> [EXERCISE BRIEF]: Write the data out again in full, with no departure from the original.

□ □ □

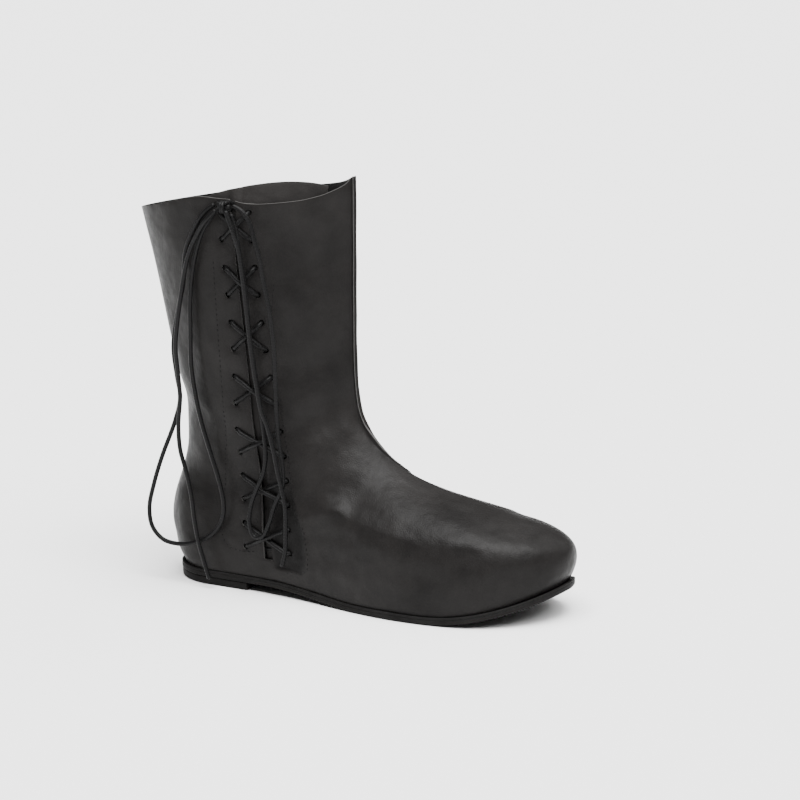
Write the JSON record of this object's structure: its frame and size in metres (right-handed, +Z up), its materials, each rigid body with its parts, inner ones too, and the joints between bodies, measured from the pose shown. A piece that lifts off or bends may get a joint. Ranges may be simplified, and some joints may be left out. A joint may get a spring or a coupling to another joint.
{
  "type": "lace-up boot",
  "caption": "Hollow calf-length boot for the right foot, laced with a cord bow down its outer side over a tongue, with a raised front seam and a thin flat sole.",
  "frame": {"origin": "middle of the heel's floor face, on the floor", "axes": "+X towards the toe, +Y towards the wearer's left, which is the inner side of this right boot, +Z up. The lacing is on the -Y side."},
  "size_m": [0.3119, 0.1061, 0.2811],
  "materials": {
    "upper_leather": "satin black smooth leather",
    "sole_rubber": "matt black",
    "insole_lining": "matt dark lining",
    "lace_cord": "waxed black round cord"
  },
  "bodies": {
    "root": {"outsole": "sole_rubber", "heel_lift": "sole_rubber", "insole": "insole_lining", "upper": "upper_leather", "tongue": "upper_leather", "lace_cross_1": "lace_cord", "lace_cross_2": "lace_cord", "lace_cross_3": "lace_cord", "lace_cross_4": "lace_cord", "lace_cross_5": "lace_cord", "lace_cross_6": "lace_cord", "lace_cross_7": "lace_cord", "lace_knot": "lace_cord", "lace_loop_rear": "lace_cord", "lace_end_rear": "lace_cord", "lace_loop_front": "lace_cord", "lace_end_front": "lace_cord"}
  },
  "joints": []
}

□ □ □

> [OUTPUT FOR THIS EXERCISE]:
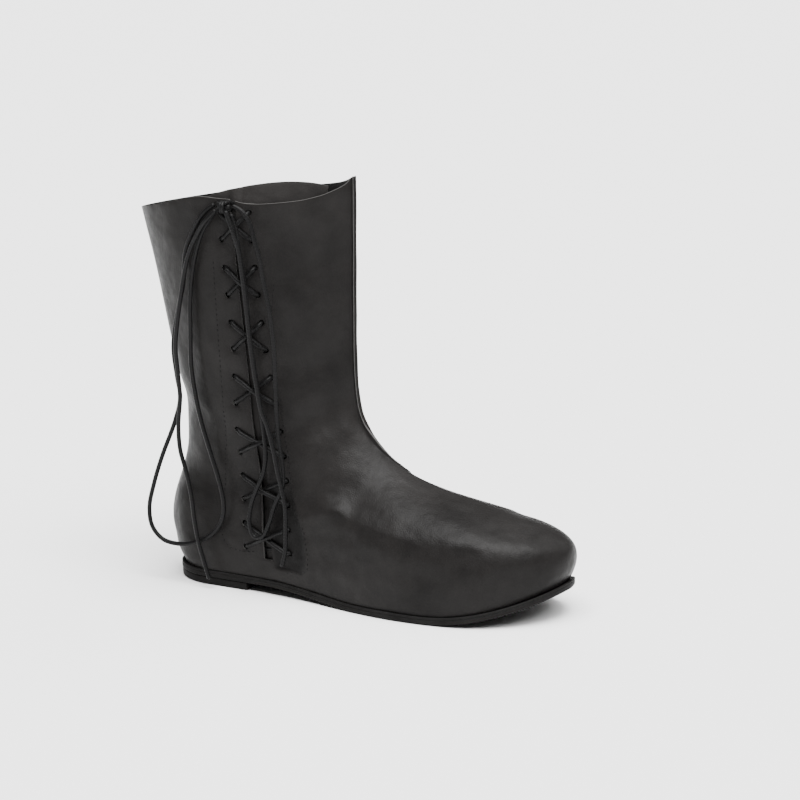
Write the JSON record of this object's structure: its frame and size in metres (right-handed, +Z up), its materials, each rigid body with its parts, inner ones too, and the joints between bodies, measured from the pose shown. A piece that lifts off or bends may get a joint. Ranges may be simplified, and some joints may be left out. A joint may get a spring or a coupling to another joint.
{
  "type": "lace-up boot",
  "caption": "Hollow calf-length boot for the right foot, laced with a cord bow down its outer side over a tongue, with a raised front seam and a thin flat sole.",
  "frame": {"origin": "middle of the heel's floor face, on the floor", "axes": "+X towards the toe, +Y towards the wearer's left, which is the inner side of this right boot, +Z up. The lacing is on the -Y side."},
  "size_m": [0.3119, 0.1061, 0.2811],
  "materials": {
    "upper_leather": "satin black smooth leather",
    "sole_rubber": "matt black",
    "insole_lining": "matt dark lining",
    "lace_cord": "waxed black round cord"
  },
  "bodies": {
    "root": {"outsole": "sole_rubber", "heel_lift": "sole_rubber", "insole": "insole_lining", "upper": "upper_leather", "tongue": "upper_leather", "lace_cross_1": "lace_cord", "lace_cross_2": "lace_cord", "lace_cross_3": "lace_cord", "lace_cross_4": "lace_cord", "lace_cross_5": "lace_cord", "lace_cross_6": "lace_cord", "lace_cross_7": "lace_cord", "lace_knot": "lace_cord", "lace_loop_rear": "lace_cord", "lace_end_rear": "lace_cord", "lace_loop_front": "lace_cord", "lace_end_front": "lace_cord"}
  },
  "joints": []
}